The alloy can be put to use in seawater heat exchangers, power plants and offshore topside services. It is also used for other seawater uses such as mooring cables, propeller blades for boats, propulsion motors, transducer controls and fittings for submarines, and exhaust ducts for utility boats. It also has the potential to be used in components for submerged controls, electrical cable connectors and components for oceanographic instruments.

Out of the sea and in the air, INCONEL alloy 625 plays a large part in the aerospace industry. Thanks to its high tensile, creep and rupture strength, and excellent weldability, it can be used for things like aircraft ducting systems, exhaust systems, thrust-reverser systems and many other technical components. It’s incredibly useful for fuel and hydraulic line tubing, and heat exchanger tubing, where temperatures can rocket.

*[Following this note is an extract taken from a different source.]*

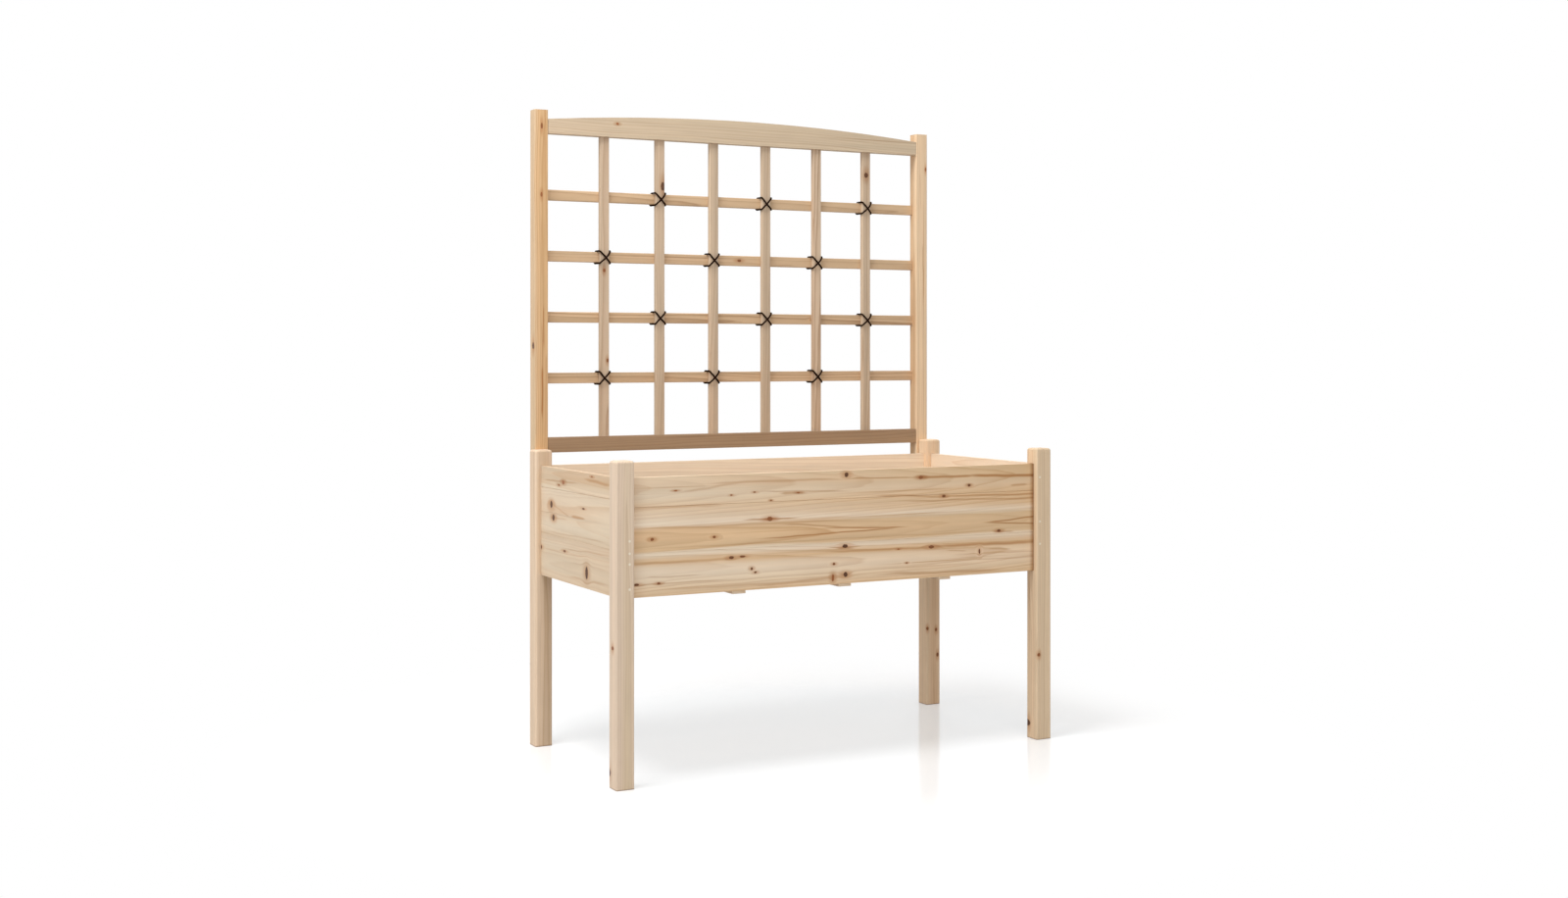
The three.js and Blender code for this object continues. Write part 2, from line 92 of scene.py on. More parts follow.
# %% Wiring
class Wiring:
    """Adds nodes to one tree. A value is a number, a vector or another node's output."""

    def __init__(self, tree):
        self.tree = tree

    def feed(self, socket, value):
        if isinstance(value, bpy.types.NodeSocket):
            self.tree.links.new(value, socket)
        else:
            socket.default_value = value

    def node(self, kind, values=None, **settings):
        made = self.tree.nodes.new(kind)
        for name, value in settings.items():
            setattr(made, name, value)
        for name, value in (values or {}).items():
            self.feed(made.inputs[name], value)
        return made

    def out(self, kind, values=None, **settings):
        """The first output of a new node."""
        return self.node(kind, values, **settings).outputs[0]

    def group(self, recipe, values):
        """One of this script's own trees, used as a single node."""
        return self.node(recipe.bl_idname.replace("Tree", "Group"), values, node_tree=recipe)

    def math(self, operation, *values, clamp=False):
        inputs = dict(enumerate(values))
        return self.out("ShaderNodeMath", inputs, operation=operation, use_clamp=clamp)

    def times(self, first, second):
        return self.math("MULTIPLY", first, second)

    def minus(self, first, second):
        return self.math("SUBTRACT", first, second)

    def scaled(self, value, factor, rest):
        """value * factor + rest"""
        return self.math("MULTIPLY_ADD", value, factor, rest)

    def vector(self, operation, *values):
        made = self.node("ShaderNodeVectorMath", dict(enumerate(values)), operation=operation)
        return made.outputs[1 if operation in ("LENGTH", "DISTANCE") else 0]

    def join(self, x, y, z):
        return self.out("ShaderNodeCombineXYZ", {0: x, 1: y, 2: z})

    def split(self, vector):
        return self.node("ShaderNodeSeparateXYZ", {0: vector}).outputs[:]

    def noise(self, place, detail=2.0, rough=0.5, scale=1.0):
        inputs = {"Vector": place, "Scale": scale, "Detail": detail, "Roughness": rough}
        return self.node("ShaderNodeTexNoise", inputs).outputs["Fac"]

    def ramp(self, value, start, end, low=0.0, high=1.0, shape="SMOOTHSTEP"):
        inputs = {0: value, 1: start, 2: end, 3: low, 4: high}
        return self.out("ShaderNodeMapRange", inputs, interpolation_type=shape)

    def mix(self, amount, first, second):
        return self.out("ShaderNodeMix", {0: amount, 2: first, 3: second})

    def blend(self, amount, first, second, mode="MIX"):
        """A mix of two colours."""
        inputs = {0: amount, 6: first, 7: second}
        return self.node("ShaderNodeMix", inputs, data_type="RGBA", blend_type=mode).outputs[2]

    def tint(self, base, by):
        return self.blend(1.0, base, by, "MULTIPLY")

    def object_place(self):
        return self.node("ShaderNodeTexCoord").outputs["Object"]

    def surface(self, values):
        """The end of a material."""
        shader = self.out("ShaderNodeBsdfPrincipled", values)
        self.node("ShaderNodeOutputMaterial", {"Surface": shader})

    def deliver(self, geometry, finish):
        """The end of a tree that makes a shape: real faces, in their material."""
        whole = self.out("GeometryNodeRealizeInstances", {0: geometry})
        coloured = self.out("GeometryNodeSetMaterial", {"Geometry": whole, "Material": finish})
        self.node("NodeGroupOutput", {0: coloured})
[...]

INCONEL alloy 625 is also used in chemical processing, where both corrosive media and very high temperatures are present within the volatile environment. Its ability to withstand high pressure makes it a material of choice in this delicate arena. It can be welded and fabricated easily into a variety of components, and it can be used with other materials to create thinner-walled vessels that help to save overall weight without sacrificing heat transfer. It can also be used for bubble caps, tubing, reaction vessels, distillation columns, heat exchangers, transfer piping and valves within chemical processing plants.

It also has some nuclear applications, particularly for reactor core and control rod components in nuclear water reactors. In these conditions, integrity of materials is paramount to prevent system failure, so INCONEL alloy’s all-round capabilities come into play. Its ability to resist pitting in high-temperature (260-316°C) water makes it a perfect candidate. It’s also being considered for use in more advanced reactor concepts – proving that the material still has potential applications that haven’t even been devised yet.

INCONEL alloy 625 has been in service and development for decades, moving with the times and providing solutions to even the most modern of problems. Its popularity certainly shows no sign of waning just yet.